Die Betriebsanleitung für das Produkt "Frau" beinhaltet auch eine Garantie dafür, dass sie ihr Haupt immer gebeugt halten wird.
Und dass, sollte eine von ihnen aus irgendeinem unbeabsichtigten oder vorsätzlich herbeigeführten Konstruktionsfehler den Blick heben, die unerbittliche Sense der Macht ihr unverzüglich die Stätte ihres Denkens abhacken wird, und sie dazu verurteilen so durch das Leben zu gehen, als ob eine Frau zu sein etwas sei, wofür man um Verzeihung und um Erlaubnis bitten müsste.

Um diese Garantie zu erfüllen, gibt es Regierungen, die ihren Mangel an Hirn durch die Waffen und das Geschlecht ihrer Polizisten ersetzen; und zusätzlich dazu unterhalten die gleichen Regierungen Irrenhäuser, Gefängnisse und Friedhöfe für die Frauen, die irreparabel "beschädigt" sind.
Eine Kugel, ein Faustschlag, ein Penis, Gefängnisgitter, ein Richter, eine Regierung, kurzum, ein System, versieht eine Frau, die nicht um Vergebung oder Erlaubnis fragt, mit einem Aushängeschild: "Außer Betrieb. Nicht wieder verwertbares Produkt".

Die Frau muss um Erlaubnis bitten, Frau zu sein, und diese wird ihr gewährt, wenn sie sich an die Anweisungen der Betriebsanleitung hält.
Die Frau muss dem Mann dienen, seinen Anweisungen stets folgen, um für das Verbrechen zu sühnen, eine Frau zu sein.

Zuhause, auf dem Feld, auf der Strasse, in der Schule, am Arbeitsplatz, unterwegs, in der Kultur, in der Kunst, in der Unterhaltung, in der Wissenschaft, in der Politik; 24 Stunden am Tag und 365 Tage im Jahr, vom Tag ihrer Geburt an bis zum Augenblick ihres Todes, sind Frauen mit dieser Betriebsanleitung konfrontiert.

Aber einige Frauen konfrontieren sie mit Rebellion.
Frauen, die anstatt um Erlaubnis zu bitten, ihre eigene Existenz bestimmen.
Frauen, die anstatt um Vergebung zu bitten, Gerechtigkeit fordern.
Denn die Betriebsanleitung sagt, dass Frauen unterwürfig sein und kriechen müssen.
Und dennoch erlauben sich einige Frauen die Frechheit aufrecht zu gehen.

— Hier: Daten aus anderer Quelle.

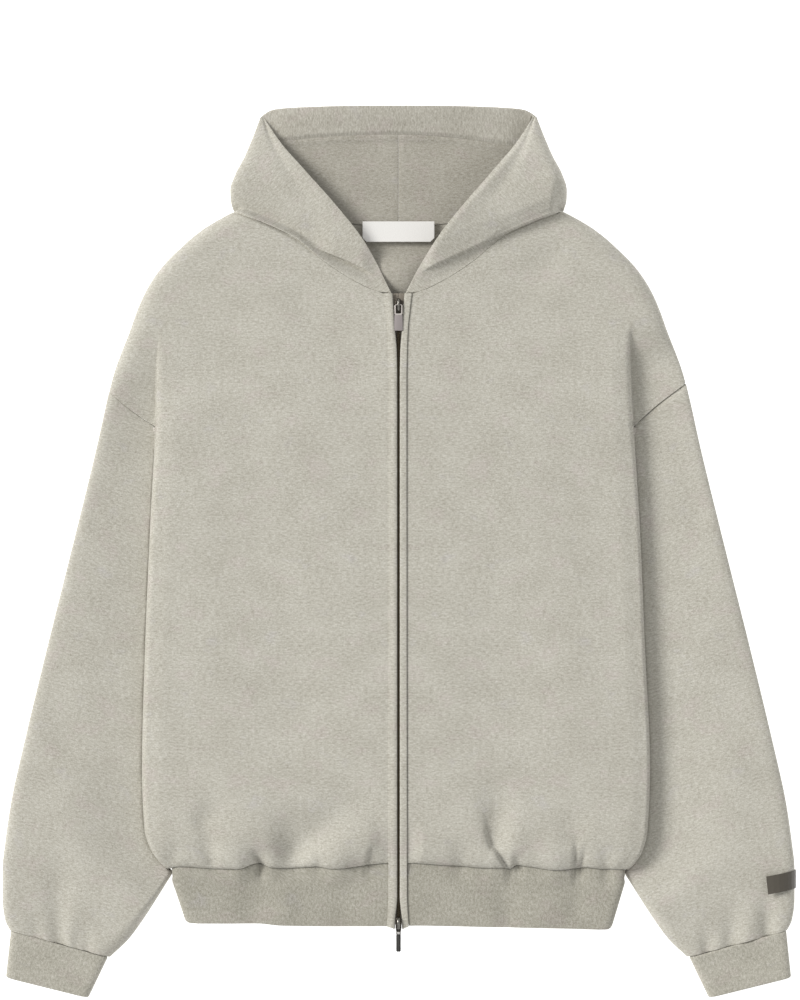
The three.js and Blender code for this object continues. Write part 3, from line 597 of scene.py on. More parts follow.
# roughness that varies with some noise, by a spread round the middle value
def varyGloss(tree, shader, noise, rough, spread):
    level = mathNode(tree, "ADD", mathNode(tree, "MULTIPLY", noise, spread * 2), rough - spread)
    tree.links.new(level, shader.inputs["Roughness"])


# Heathered knit: long fine streaks along the courses, short dark and light fibres, soft clouds
# of shade and a faint warm or violet cast, over a bump of fine loops.
def heatherKnit(
    name, dark, mid, light, streak=(230, 560), fibre=(620, 1150), loops=(760, 1050), bumpSize=0.35
):
    material, tree, shader = newMaterial(name)
    coords = weaveCoords(tree)
    streaks = noiseAt(tree, coords, streak, 4, 0.6)
    fibres = noiseAt(tree, coords, fibre, 2, 0.5)
    clouds = noiseAt(tree, coords, (26, 34), 2, 0.5)
    total = weighted(tree, (streaks, 0.62), (fibres, 0.56), (clouds, 0.16))
    shade = rampNode(tree, total, (0.45, dark), (0.86, light), (0.66, mid))
    cast = rampNode(
        tree, noiseAt(tree, coords, (30, 42), 3),
        (0.34, (1.012, 0.985, 0.995, 1)), (0.44, (1.0, 1.0, 0.985, 1)),
        (0.62, (1.0, 1.0, 0.985, 1)), (0.74, (0.995, 0.99, 1.03, 1)),
    )
    tinted = tree.nodes.new("ShaderNodeMix")
    tinted.data_type = "RGBA"
    tinted.blend_type = "MULTIPLY"
    tinted.inputs["Factor"].default_value = 1
    tree.links.new(shade, tinted.inputs["A"])
    tree.links.new(cast, tinted.inputs["B"])
    tree.links.new(tinted.outputs["Result"], shader.inputs["Base Color"])
    fine = noiseAt(tree, coords, loops, 2, 0.5)
    addBump(tree, shader, weighted(tree, (fine, 0.6), (streaks, 0.6)), bumpSize, 0.0006)
    setInputs(shader, {
        "Roughness": 0.92, "Specular IOR Level": 0.2, "Sheen Weight": 0.12, "Sheen Roughness": 0.6,
    })
    return material


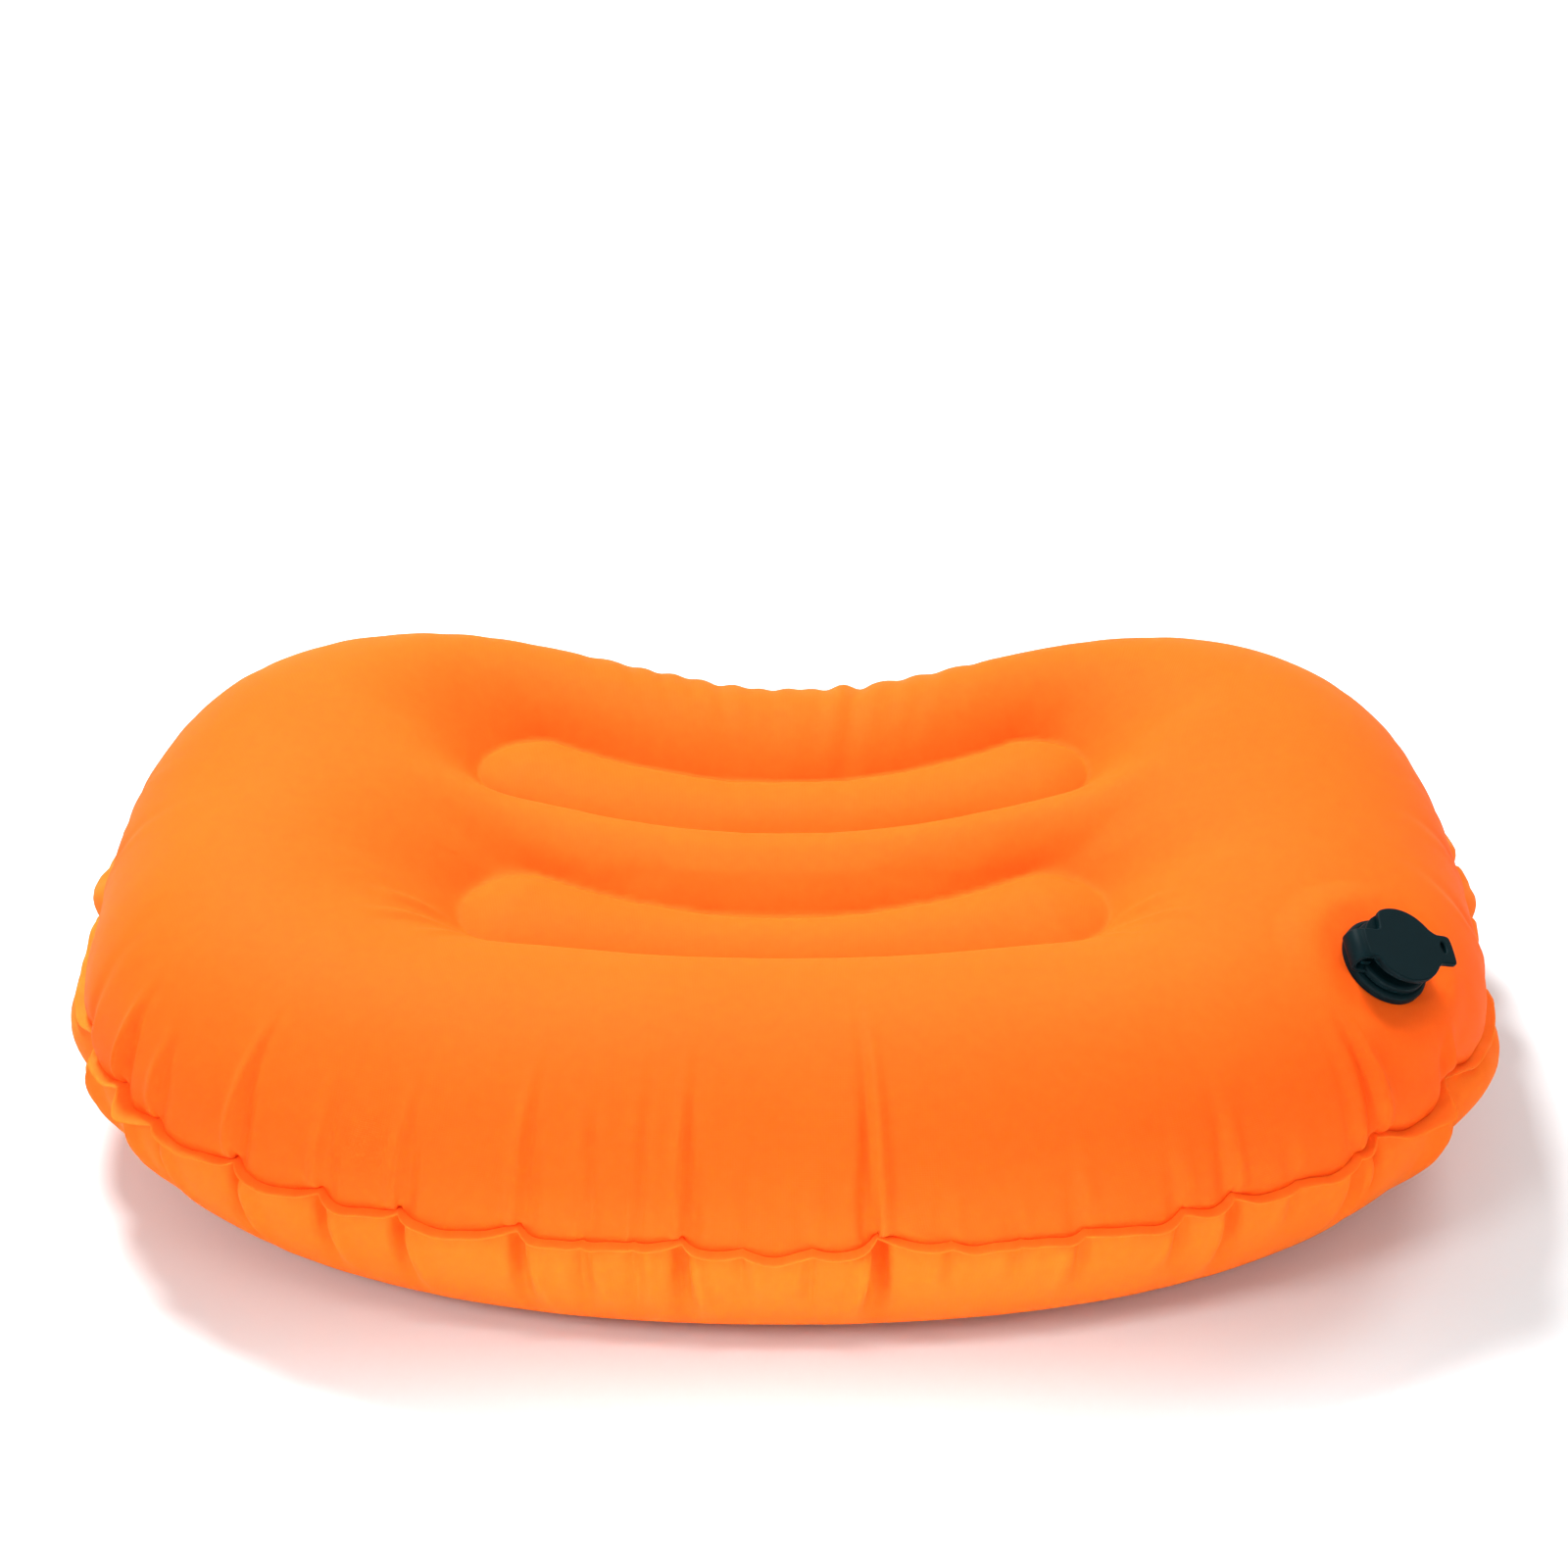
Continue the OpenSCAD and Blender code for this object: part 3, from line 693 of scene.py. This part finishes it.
seam_lip = mesh_piece("seam_lip", np.concatenate(lip), lip_faces, [edge_mat])
lip_flat = np.stack([np.tile(fine_top.s, len(lip)), np.repeat(np.arange(len(lip)) * 0.6 * MM, N_FINE)], 1)
set_flat_uv(seam_lip, lip_flat, lip_faces)
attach(seam_lip, "pillow")

# ---------------------------------------------------------------- valve
def at_valve(points):
    """Points given in millimetres in the valve's own frame, in the shared frame."""
    return VALVE_AT + (np.asarray(points, float) * MM) @ VALVE_R.T


def rounded(points, times=3):
    """Cuts the corners of a closed outline again and again until it is smooth."""
    p = np.array(points, float)
    for _ in range(times):
        q = np.roll(p, -1, 0)
        p = np.stack([0.75 * p + 0.25 * q, 0.25 * p + 0.75 * q], 1).reshape(-1, p.shape[1])
    return p


def plate(name, outlines, z0, z1, edge, mats):
    """A flat moulding with rounded edges: the first outline is its rim, the others are holes."""
    data = bpy.data.curves.new(name, "CURVE")
    data.dimensions = "2D"
    data.fill_mode = "BOTH"
    data.bevel_depth = edge
    data.bevel_resolution = 3
    data.offset = -edge
    data.extrude = (z1 - z0) / 2 - edge
    for outline in outlines:
        spline = data.splines.new("POLY")
        spline.points.add(len(outline) - 1)
        for k, (x, y) in enumerate(outline):
            spline.points[k].co = (x, y, 0, 1)
        spline.use_cyclic_u = True
    shape = bpy.data.objects.new(name + "_shape", data)
    scene.collection.objects.link(shape)
    made = bpy.data.meshes.new_from_object(shape.evaluated_get(bpy.context.evaluated_depsgraph_get()))
    bpy.data.objects.remove(shape)
    pos = np.array([v.co for v in made.vertices]) + np.array([0, 0, (z0 + z1) / 2])
    faces = [list(f.vertices) for f in made.polygons]
    obj = mesh_piece(name, at_valve(pos), faces, mats)
    bpy.data.meshes.remove(made)
    obj.data.set_sharp_from_angle(angle=math.radians(50))
    return obj


def band(name, path, across, half_w, half_t, mats):
    """A rounded strip swept along a path; across gives each station's sideways direction."""
    path, across, half_w = np.array(path, float), np.array(across, float), np.array(half_w, float)
    along = np.gradient(path, axis=0)
    along /= np.linalg.norm(along, axis=1, keepdims=True)
    up = np.cross(along, across)
    up /= np.linalg.norm(up, axis=1, keepdims=True)
    ring = []
    for cx, cy, start in ((1, 1, 0), (-1, 1, 90), (-1, -1, 180), (1, -1, 270)):
        for turn in (0, 30, 60, 90):
            t = math.radians(start + turn)
            ring.append((cx, cy, math.cos(t), math.sin(t)))
    e = half_t * 0.7
    rows = []
    for cx, cy, rx, ry in ring:
        rows.append(path + across * (cx * (half_w - e) + rx * e)[:, None] + up * (cy * (half_t - e) + ry * e))
    k, n = len(ring), len(path)
    verts = np.stack(rows, 1).reshape(-1, 3)
    faces = [[j * k + i, j * k + (i + 1) % k, (j + 1) * k + (i + 1) % k, (j + 1) * k + i]
             for j in range(n - 1) for i in range(k)]
    faces += [list(range(k))[::-1], [(n - 1) * k + i for i in range(k)]]
    return mesh_piece(name, at_valve(verts), faces, mats)


def smooth_path(points, n):
    """n points on a smooth curve through the given ones."""
    p = np.array(points, float)
    p = np.concatenate([2 * p[:1] - p[1:2], p, 2 * p[-1:] - p[-2:-1]])
    w = np.linspace(0, len(points) - 1 - 1e-9, n)
    k = w.astype(int)
    t = (w - k)[:, None]
    a, b, c, d = p[k], p[k + 1], p[k + 2], p[k + 3]
    return curve_between(a, b, c, d, t)


def arc(r, degrees, x=0.0):
    """Points of a circle about (x, 0) at the given angles."""
    return [(x + r * math.cos(math.radians(t)), r * math.sin(math.radians(t))) for t in degrees]


def circle(r, n):
    return arc(r, [360 * k / n for k in range(n)])


for name in ("valve_base", "valve_plug", "valve_cap", "plug_tether", "cap_strap"):
    for place in frame["nodes"][name].material_slots:
        place.material = tpu_mat
for place in frame["nodes"]["check_flap"].material_slots:
    place.material = silicone_mat

# lid: a disc with a pull tab on one side and the strap's leg on the other
outline = (arc(11.9, range(30, 115, 12), 0.5)
           + [(-5.2, 10.2), (-5.9, 8.6), (-6.2, 5.0), (-7.2, 3.9), (-11.6, 3.9), (-12.4, 3.8),
              (-12.4, -4.9), (-11.6, -5.0), (-9.4, -5.2)]
           + arc(11.9, range(-136, -29, 12), 0.5)
           + [(11.6, -5.0), (13.0, -4.7), (16.6, -4.7), (17.4, -4.2), (17.4, 3.4), (16.4, 4.7), (13.4, 4.7),
              (12.6, 4.8)])
hole = [(13.2, -1.2), (14.9, -1.2), (14.9, 2.4), (13.2, 2.4)]
web_edge = [(12.2, -2.6), (15.8, -2.6), (15.8, 3.3), (12.2, 3.3)]
lid = plate("cap_plate", [rounded(outline), rounded(hole, 2)], 9.0, 10.9, 0.42, [tpu_mat])
under_disc = plate("cap_seal", [circle(11.2, 64)], 8.5, 9.1, 0.2, [tpu_mat])
boss = plate("cap_boss", [circle(4.9, 48)], 6.1, 8.6, 0.5, [tpu_mat])
web = plate("tab_web", [rounded(web_edge, 2)], 8.95, 9.75, 0.2, [tpu_mat])
for piece in (lid, under_disc, boss, web):
    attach(piece, "cap")
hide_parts("valve_cap")

# the strap leaves the second stage's rim, turns over outside it and runs into the lid
STRAP_STEPS, STRAP_Y = 40, -0.8
bend = [(-10.9, 4.3), (-12.8, 3.95), (-14.3, 4.5), (-15.0, 6.1), (-14.8, 8.2), (-13.6, 9.65), (-11.4, 10.05)]
bend = smooth_path([(x, STRAP_Y, z) for x, z in bend], STRAP_STEPS)
widths = 4.7 + 0.9 * np.linspace(1, 0, STRAP_STEPS) ** 2
strap = band("strap_bend", bend, np.tile([0.0, 1.0, 0.0], (STRAP_STEPS, 1)), widths, 0.72, [tpu_mat])
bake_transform(strap)
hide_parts("cap_strap")

# the tether lies around the collar from the base to the second stage's rim; radius, angle and height of each stop
TETHER_STEPS = 48
stops = [(12.6, 24, 1.5), (13.6, 29, 1.5), (13.8, 41, 1.5), (13.8, 53, 1.5), (13.8, 65, 1.5), (13.8, 76, 1.8),
         (13.5, 84, 2.6), (12.9, 89, 3.4), (11.2, 92, 3.9)]
loop = smooth_path([(r * math.cos(math.radians(t)), r * math.sin(math.radians(t)), z) for r, t, z in stops],
                   TETHER_STEPS)
sideways = np.tile([0.0, 0.0, 1.0], (TETHER_STEPS, 1))
tether = band("tether_band", loop, sideways, np.full(TETHER_STEPS, 0.85), 0.5, [tpu_mat])
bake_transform(tether)
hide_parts("plug_tether")

# ---------------------------------------------------------------- floor, light and camera
WHITE = (0.72, 0.76, 0.77)
WORLD_LIGHT = 0.56
floor_mat, _, floor_bsdf = new_material("floor")
floor_bsdf.inputs["Base Color"].default_value = (*WHITE, 1)
floor_bsdf.inputs["Roughness"].default_value = 0.8
FLOOR = 6.0
corners = [(-FLOOR, -FLOOR, 0), (FLOOR, -FLOOR, 0), (FLOOR, FLOOR, 0), (-FLOOR, FLOOR, 0)]
floor = mesh_piece("floor", corners, [(0, 1, 2, 3)], [floor_mat])

world = bpy.data.worlds.new("studio")
scene.world = world
world.use_nodes = True
world.node_tree.nodes["Background"].inputs[0].default_value = (1, 1, 1, 1)
world.node_tree.nodes["Background"].inputs[1].default_value = WORLD_LIGHT


def area_light(name, loc, size, watts, aim=(0, 0, 0.05)):
    """A round lamp that faces aim."""
    lamp = bpy.data.lights.new(name, "AREA")
    lamp.shape = "DISK"
    lamp.size = size
    lamp.energy = watts
    obj = bpy.data.objects.new(name, lamp)
    scene.collection.objects.link(obj)
    obj.location = loc
    obj.rotation_mode = "QUATERNION"
    obj.rotation_quaternion = (Vector(aim) - Vector(loc)).to_track_quat("-Z", "Y")
    return obj


area_light("key", (-0.42, 0.66, 1.3), 0.45, 35)
area_light("right", (0.75, 0.7, 1.1), 0.6, 6)
area_light("rake", (-0.85, -0.85, 0.95), 0.35, 8)
area_light("front_right", (0.8, -0.9, 0.9), 0.5, 3)
lamp = area_light("bounce", (0, -0.52, 0.4), 0.5, 11, aim=(0, -0.56, 0))
lamp.data.spread = math.radians(75)

CAM_UP = math.radians(36.4)
CAM_DIST = 1.147
CAM_TILT = math.radians(2.5)
CAM_LENS = 88.65
target = Vector((0, 0.0049, 0.045))
back = Vector((0, -math.cos(CAM_UP), math.sin(CAM_UP)))
camera = bpy.data.cameras.new("camera")
camera.sensor_width = 36
camera.lens = CAM_LENS
cam_obj = bpy.data.objects.new("camera", camera)
scene.collection.objects.link(cam_obj)
cam_obj.location = target + back * CAM_DIST
cam_obj.rotation_mode = "QUATERNION"
cam_obj.rotation_quaternion = (-back).to_track_quat("-Z", "Y") @ Quaternion((1, 0, 0), CAM_TILT)
scene.camera = cam_obj
scene.view_settings.view_transform = "Standard"
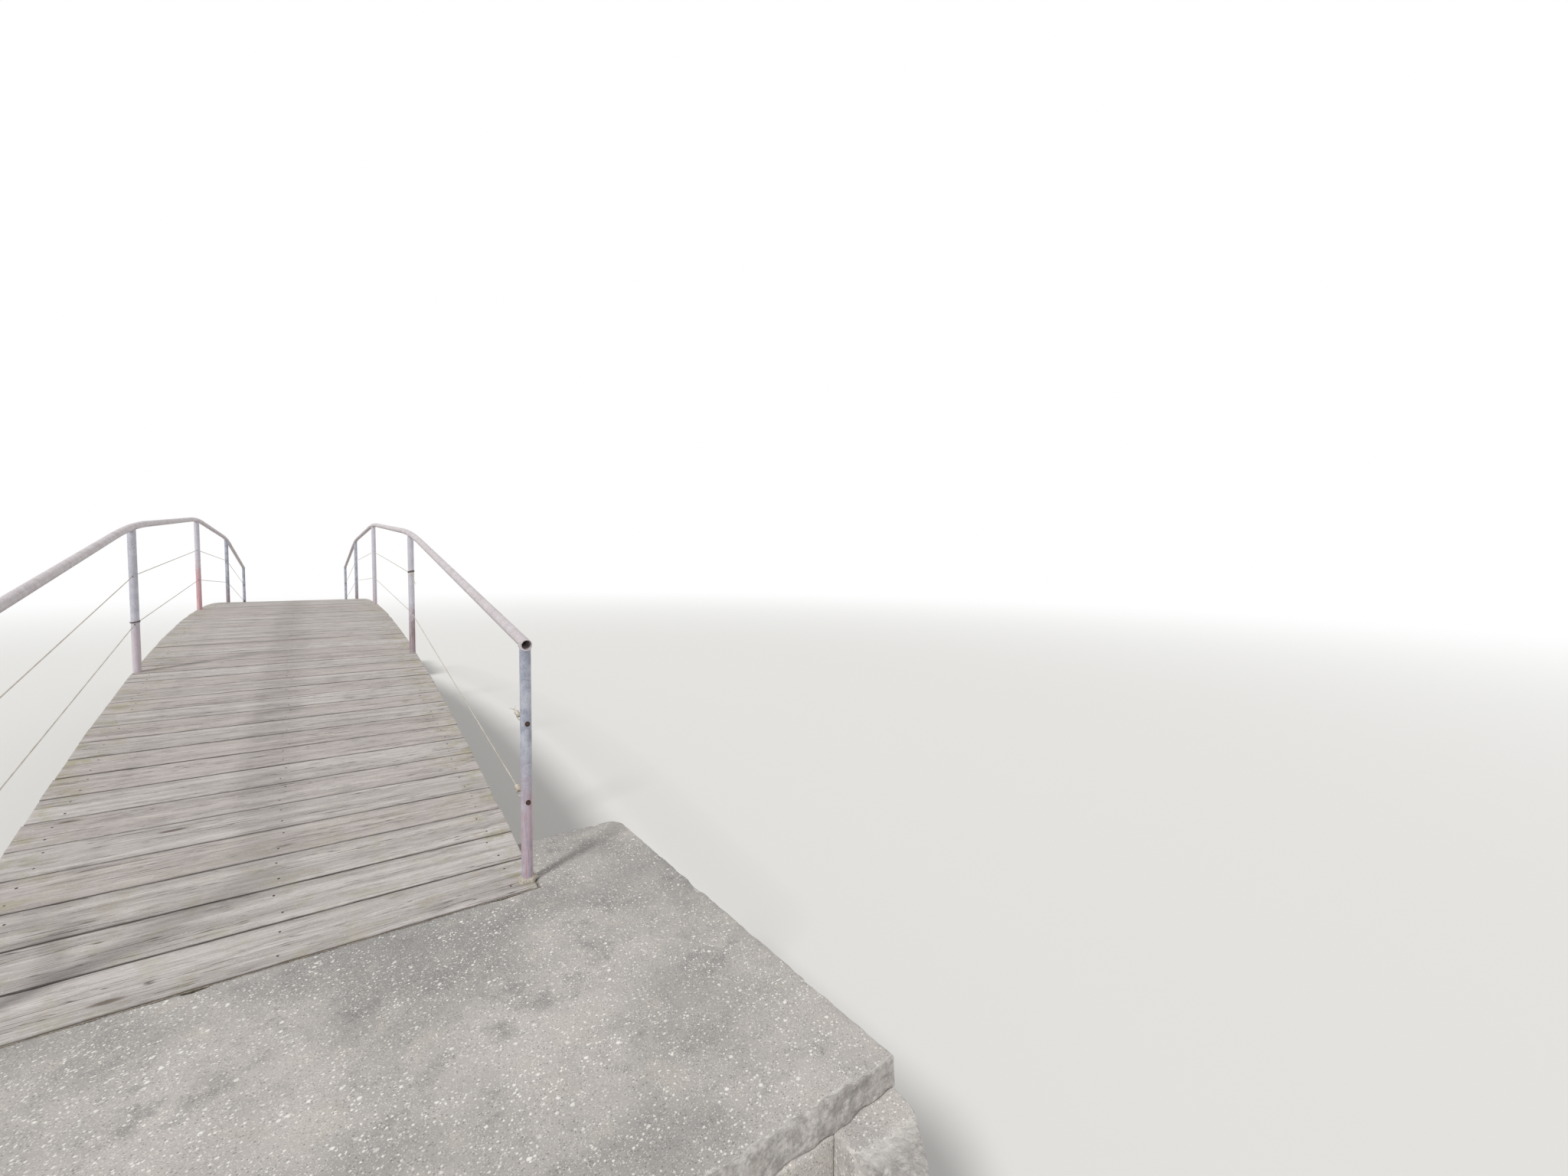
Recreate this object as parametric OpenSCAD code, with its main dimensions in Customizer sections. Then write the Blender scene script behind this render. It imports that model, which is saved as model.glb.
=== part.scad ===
// Arched timber footbridge with bent pipe railings on concrete abutments.
// X runs across the bridge, Y along it from the near end (-Y) to the far end (+Y), Z up.
// The origin is on the floor under the middle of the span. All sizes are in millimetres.

/* [Arch] */
// Distance from one post to the next along the bridge
post_pitch = 3675; // [2500:5:4500]
// Rise of the deck from the end posts to the middle post
arch_rise = 736; // [400:1:1100]

/* [Deck] */
// Width of the deck, which is the length of a plank
deck_w = 1830; // [1200:5:2600]
// Width of a plank
plank_w = 230; // [140:1:300]
// Thickness of a plank
plank_t = 38; // [25:1:60]
// Smallest gap between two planks
plank_gap = 3.5; // [2:0.5:12]
// Length of deck past the end posts
deck_overrun = 80; // [60:1:160]

/* [Stringers] */
// Width of a stringer
stringer_w = 130; // [80:1:200]
// Depth of a stringer
stringer_h = 380; // [300:1:500]
// Length of the level bearing cut under a stringer's end
bearing_len = 250; // [200:1:280]
// Distance from the deck's end back to the stringers' ends
stringer_setback = 25; // [10:1:60]
// Thickness of the blocking between the stringers
block_t = 90; // [38:1:120]
// Depth of the blocking between the stringers
block_h = 260; // [120:1:270]

/* [Railing] */
// Outer diameter of the rail and post pipes
pipe_d = 48.3; // [33.4:0.1:60.3]
// Wall of the rail and post pipes
pipe_wall = 3.7; // [2.6:0.1:5.5]
// Height of the rail's middle above the deck
rail_h = 1067; // [850:1:1200]
// Radius of the rail's bends over the inner posts
rail_bend_r = 11000; // [2000:100:20000]
// Length of rail past the middle of the end post
rail_overhang = 24; // [24:1:200]
// Distance from the deck's edge in to the middle of a post
post_inset = 28; // [20:0.5:60]
// Height of the lower wire above the deck
lower_wire_h = 356; // [250:1:450]
// Height of the upper wire above the deck
upper_wire_h = 711; // [560:1:800]
// Diameter of the wires
wire_d = 6; // [4:0.5:8]

/* [Wire ends] */
// Diameter of the eye bolts' shanks and rings
eye_bar_d = 10; // [8:0.5:12]
// Inner diameter of the lower eye bolts' rings
lower_eye_d = 36; // [34:1:44]
// Inner diameter of the upper eye bolts' rings
upper_eye_d = 24; // [22:1:34]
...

Es gibt Frauen, die ihre Bedienungsanleitung in Stücke reißen, und sich aufrecht hinstellen.
Es gibt Frauen ohne Furcht.

Es heißt, wenn eine Frau vorrückt, weicht kein Mann zurück.
Das kommt darauf an, sage ich mit meinem Machismo reloaded, eine Mischung aus Pedro Infante und José Alfredo Jiménez. Das kommt zum Beispiel darauf an, ob der Mann der Frau, die vorrückt, gegenübersteht.

Mein Name ist Marcos, ich habe das persönliche Defekt Mann zu sein, Macho, männlich; und die kollektive Tugend zu sein, wie wir Zapatisten sind.
Als solcher gestehe ich, bin ich beim Anblick einer Frau, die sich aufrichtet und ihre Betriebsanleitung in Fetzen reißt, von Staunen und Bewunderung erfüllt.
Eine Frau, die sich aufrichtet, ist so wunderschön, dass nur ihr bloßer Anblick einen erschauern lässt.
Und genau das ist Zuhören: lernen zu sehen.

Ein Hoch auf diese Frauen, auf unsere gefangenen Compañeras und jene, die sich hier versammelt haben. Ein Hoch auf eure Furchtlosigkeit!

Ein Hoch auf den Mut, den ihr uns gebt, auf die Überzeugung, die ihr uns verleiht, dass, wenn wir nichts tun, um dieses System zu ändern, wir alle darin Komplizen sind.

aus der anderen Mexiko Stadt
Subcomandante Insurgente Marcos


PS, das fragt: Welche Strafe verdienen die Regierungsbeamten, Befehlshaber und Polizisten, die die Frauen, unsere Compañeras, auf diese Weise angegriffen haben? Welche Strafe verdient ein System, welches das Frausein in ein Verbrechen verwandelt hat? Wenn wir schweigen, wenn wir wegsehen, wenn wir zulassen, dass die Polizeibrutalität von Atenco straflos ausgeht, wer wird dann sicher sein? Ist die Freilassung aller Atenco-Gefangenen damit nicht eine Frage der elementaren Gerechtigkeit?